Dataset entries
========================================

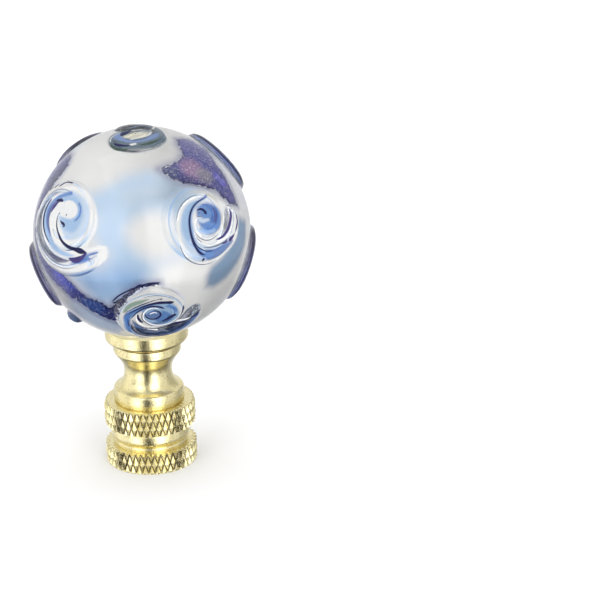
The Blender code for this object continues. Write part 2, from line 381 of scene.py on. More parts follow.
def valley_floor(coil, directions):
    """How much of the relief fills the valley between a coil's turns: most within, none beside the free tail."""
    out = metres_from(directions, coil.outward) / coil.size
    angle = np.arctan2(directions @ coil.north, directions @ coil.east)
    behind = ((coil.tail - angle) / (2 * pi)) % 1
    filled = np.zeros(len(directions))
    for turn in range(3):
        share = 1 - (behind + turn) / coil.turns
        under = (share >= 0) & (out < COIL_START + (COIL_END - COIL_START) * share)
        filled = np.where(under, VALLEY_FILL * (1 - smoothstep((share - VALLEY_OPENS) / (1 - VALLEY_OPENS))), filled)
    return filled


def trail_height(directions):
    """Relief of the raised trails over the ball, and how far across the nearest trail each place is."""
    height = np.zeros(len(directions))
    across = np.full(len(directions), FAR_ACROSS)
    for coil in COILS:
        here, place = coil.nearest(directions)
        inside = np.abs(here) < 1
        full = TRAIL_RELIEF * coil.relief
        rise = full * coil.fullness[place] * (1 - np.minimum(1, np.abs(here)) ** TRAIL_FLATNESS) ** TRAIL_CROWN
        height = np.maximum(height, np.where(inside, rise, 0))
        from_heart = metres_from(directions, coil.outward) / (HEART_RADIUS * coil.size)
        height = np.maximum(height, HEART_RELIEF * full * (1 - np.minimum(1, from_heart) ** 2) ** TRAIL_CROWN)
        height = np.maximum(height, full * valley_floor(coil, directions))
        across = np.where(np.abs(here) < np.abs(across), here, across)
    return height, across


def ball_directions():
    """An even sphere of directions, finer where the trails run."""
    bm = bmesh.new()
    bmesh.ops.create_icosphere(bm, subdivisions=BALL_SUBDIVISIONS, radius=1)
    directions = unit(np.array([v.co for v in bm.verts]))
    _, across = trail_height(directions)
    fine = np.abs(across) < FINE_REACH
    edges = [e for e in bm.edges if fine[e.verts[0].index] or fine[e.verts[1].index]]
    bmesh.ops.subdivide_edges(bm, edges=edges, cuts=1, use_grid_fill=True)
    bmesh.ops.triangulate(bm, faces=[f for f in bm.faces if len(f.verts) > 3])
    verts = unit(np.array([v.co for v in bm.verts]))
    faces = [[v.index for v in f.verts] for f in bm.faces]
    bm.free()
    return verts, faces


# Regions of colour on the ball, as outlines in azimuth and latitude

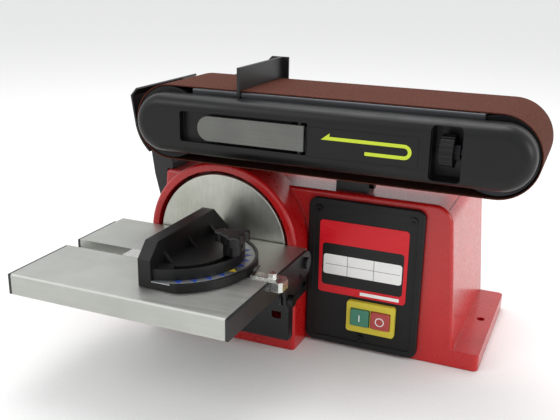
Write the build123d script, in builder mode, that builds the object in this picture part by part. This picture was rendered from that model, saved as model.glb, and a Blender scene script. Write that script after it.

========================================

→ Exercise details
Extract all the entries word for word.

→ Task result
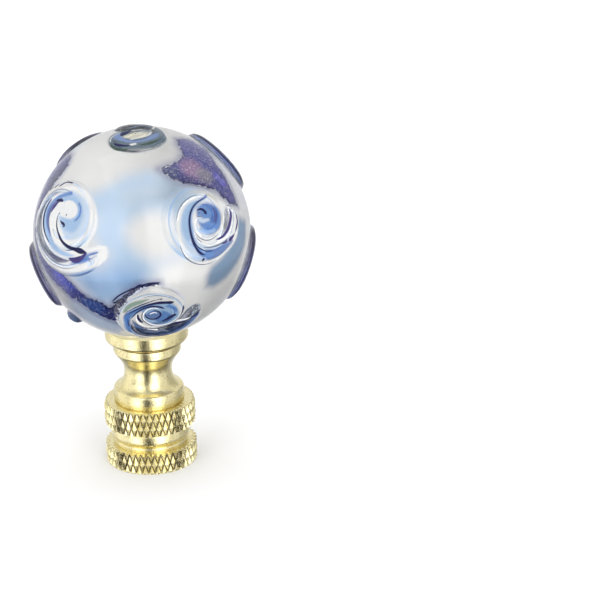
The Blender code for this object continues. Write part 2, from line 381 of scene.py on. More parts follow.
def valley_floor(coil, directions):
    """How much of the relief fills the valley between a coil's turns: most within, none beside the free tail."""
    out = metres_from(directions, coil.outward) / coil.size
    angle = np.arctan2(directions @ coil.north, directions @ coil.east)
    behind = ((coil.tail - angle) / (2 * pi)) % 1
    filled = np.zeros(len(directions))
    for turn in range(3):
        share = 1 - (behind + turn) / coil.turns
        under = (share >= 0) & (out < COIL_START + (COIL_END - COIL_START) * share)
        filled = np.where(under, VALLEY_FILL * (1 - smoothstep((share - VALLEY_OPENS) / (1 - VALLEY_OPENS))), filled)
    return filled


def trail_height(directions):
    """Relief of the raised trails over the ball, and how far across the nearest trail each place is."""
    height = np.zeros(len(directions))
    across = np.full(len(directions), FAR_ACROSS)
    for coil in COILS:
        here, place = coil.nearest(directions)
        inside = np.abs(here) < 1
        full = TRAIL_RELIEF * coil.relief
        rise = full * coil.fullness[place] * (1 - np.minimum(1, np.abs(here)) ** TRAIL_FLATNESS) ** TRAIL_CROWN
        height = np.maximum(height, np.where(inside, rise, 0))
        from_heart = metres_from(directions, coil.outward) / (HEART_RADIUS * coil.size)
        height = np.maximum(height, HEART_RELIEF * full * (1 - np.minimum(1, from_heart) ** 2) ** TRAIL_CROWN)
        height = np.maximum(height, full * valley_floor(coil, directions))
        across = np.where(np.abs(here) < np.abs(across), here, across)
    return height, across


def ball_directions():
    """An even sphere of directions, finer where the trails run."""
    bm = bmesh.new()
    bmesh.ops.create_icosphere(bm, subdivisions=BALL_SUBDIVISIONS, radius=1)
    directions = unit(np.array([v.co for v in bm.verts]))
    _, across = trail_height(directions)
    fine = np.abs(across) < FINE_REACH
    edges = [e for e in bm.edges if fine[e.verts[0].index] or fine[e.verts[1].index]]
    bmesh.ops.subdivide_edges(bm, edges=edges, cuts=1, use_grid_fill=True)
    bmesh.ops.triangulate(bm, faces=[f for f in bm.faces if len(f.verts) > 3])
    verts = unit(np.array([v.co for v in bm.verts]))
    faces = [[v.index for v in f.verts] for f in bm.faces]
    bm.free()
    return verts, faces


# Regions of colour on the ball, as outlines in azimuth and latitude

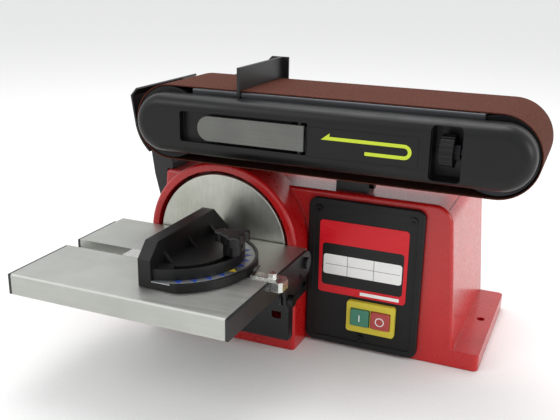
Write the build123d script, in builder mode, that builds the object in this picture part by part. This picture was rendered from that model, saved as model.glb, and a Blender scene script. Write that script after it.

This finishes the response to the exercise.